During most of 2008, we have focused on news coming from Cuba about reforms announced and implemented by Cuba’s government in areas ranging from the decentralization of agriculture to the new availability of consumer items like cell phones and DVD players.
This week, our attention was captured by more subtle yet no less important developments. These include reports on how the state-run media is now doing investigative journalism; how Cuban officials foresee the prospects for additional, significant economic reforms – such as doing away with Cuba’s system of two currencies, distributing ration cards based on need rather than universal access, and a gradual opening to more foreign investment; how one respected journal, Temas, is leading a debate on once-forbidden topics ranging from race relations to the study of transitions in other parts of the world.

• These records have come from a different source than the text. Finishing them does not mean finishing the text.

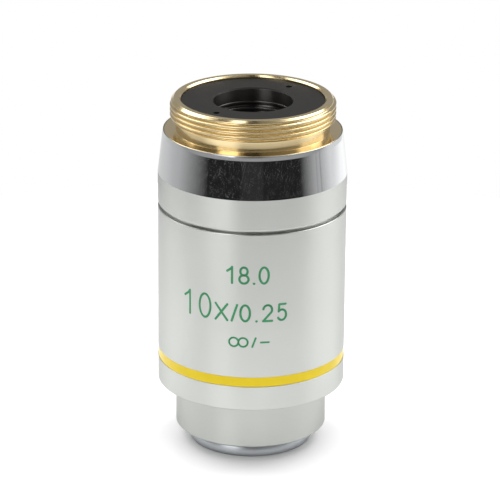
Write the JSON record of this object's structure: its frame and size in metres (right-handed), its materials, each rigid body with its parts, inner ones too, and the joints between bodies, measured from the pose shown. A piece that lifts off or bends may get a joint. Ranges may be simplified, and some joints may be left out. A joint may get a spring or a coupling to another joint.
{
  "type": "microscope objective",
  "caption": "Low-power plan phase-contrast microscope objective: chromed sleeve with a yellow band, stepped nose, brass rear thread and black stop ring.",
  "frame": {"origin": "centre of the front face, which is the lowest plane when the objective stands on its tip", "axes": "+Z along the optical axis from the specimen end towards the mounting thread; +X and +Y in the front face"},
  "size_m": [0.0286, 0.0286, 0.0547],
  "materials": {
    "satin_chrome": "satin chromium plate on turned brass, with the cone polished bright",
    "tip_chrome": "smooth grey chromium plate",
    "turned_brass": "bright turned",
    "black_anodised": "matt black anodised",
    "blackened_brass": "black oxidised",
    "colour_enamel": "gloss yellow enamel",
    "coated_glass": "polished and coated",
    "absorbing_film": "thin grey metal film",
    "screw_steel": "black oxidised steel"
  },
  "bodies": {
    "root": {"main_sleeve": "satin_chrome", "upper_sleeve": "satin_chrome", "nose_sleeve": "satin_chrome", "front_cell": "tip_chrome", "nosepiece_mount": "turned_brass", "parfocal_shim": "turned_brass", "rear_stop_ring": "black_anodised", "baffle_tube": "black_anodised", "front_lens_ring": "black_anodised", "doublet_spacer": "black_anodised", "doublet_ring": "black_anodised", "group_spacer": "black_anodised", "rear_lens_ring": "black_anodised", "stack_ring": "black_anodised", "phase_ring": "black_anodised", "lens_tube": "blackened_brass", "doublet_cell": "blackened_brass", "rear_cell": "blackened_brass", "phase_cell": "blackened_brass", "colour_band": "colour_enamel", "front_lens": "coated_glass", "lower_flint": "coated_glass", "lower_crown": "coated_glass", "upper_crown": "coated_glass", "upper_flint": "coated_glass", "rear_crown": "coated_glass", "rear_flint": "coated_glass", "phase_plate": "coated_glass", "phase_film": "absorbing_film", "grub_screws": "screw_steel"}
  },
  "joints": []
}
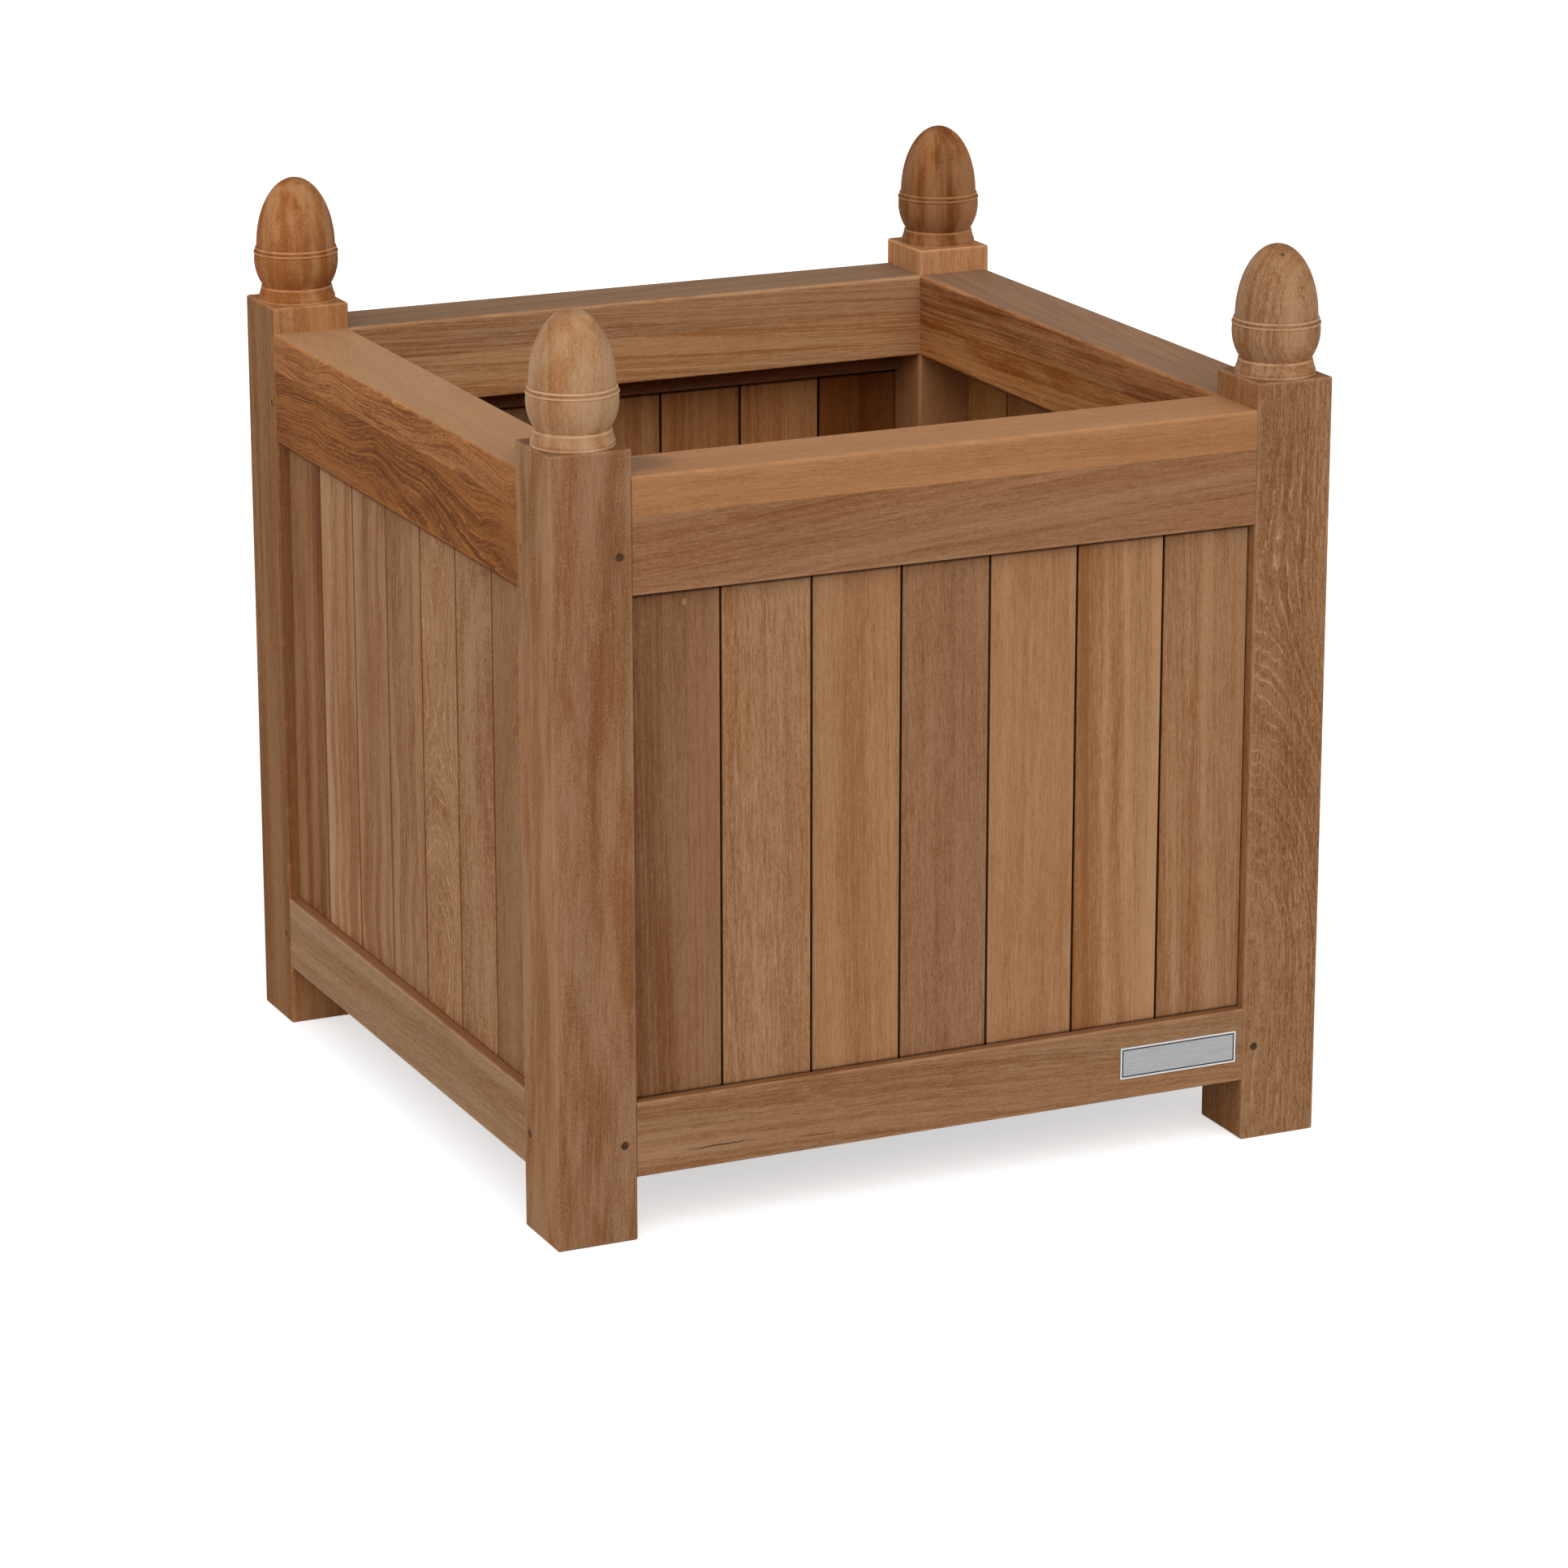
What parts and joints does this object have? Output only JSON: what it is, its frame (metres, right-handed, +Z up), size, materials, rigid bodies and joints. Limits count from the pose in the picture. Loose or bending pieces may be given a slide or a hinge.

In U.S. domestic developments, the debate here could hardly be described as subtle. The ritual of making speeches about Cuba in Miami, and about Cuba for Miami, was reenacted as we reported last week. We carry the coda in this week’s edition of the news blast – Senator Obama’s speech before CANF was critically reviewed by Fidel Castro in a reflection published a few days after – the call-and-response between a former president and one who might be. We’re also continuing to follow a constitutional challenge to restrictions on Cuban-American travel to the island.
It was a very interesting week, so we urge you to “read on”!
But first, a word from your publisher:
The Center for Democracy in the Americas is pleased to produce this news summary each week for our eager and growing readership. This is more than a series of Google Alerts (not that there’s anything wrong with getting your news that way). We follow and translate global reports on Cuba. We follow what’s happening in Cuba not just by reading the press, but also by traveling to the island and by filing reports and filming videos. We have a perspective – we think U.S. policy is wrong, we want travel and trade restrictions lifted, and we favor normalization – but we make room for a variety of perspectives, because we know our readers want to decide for themselves.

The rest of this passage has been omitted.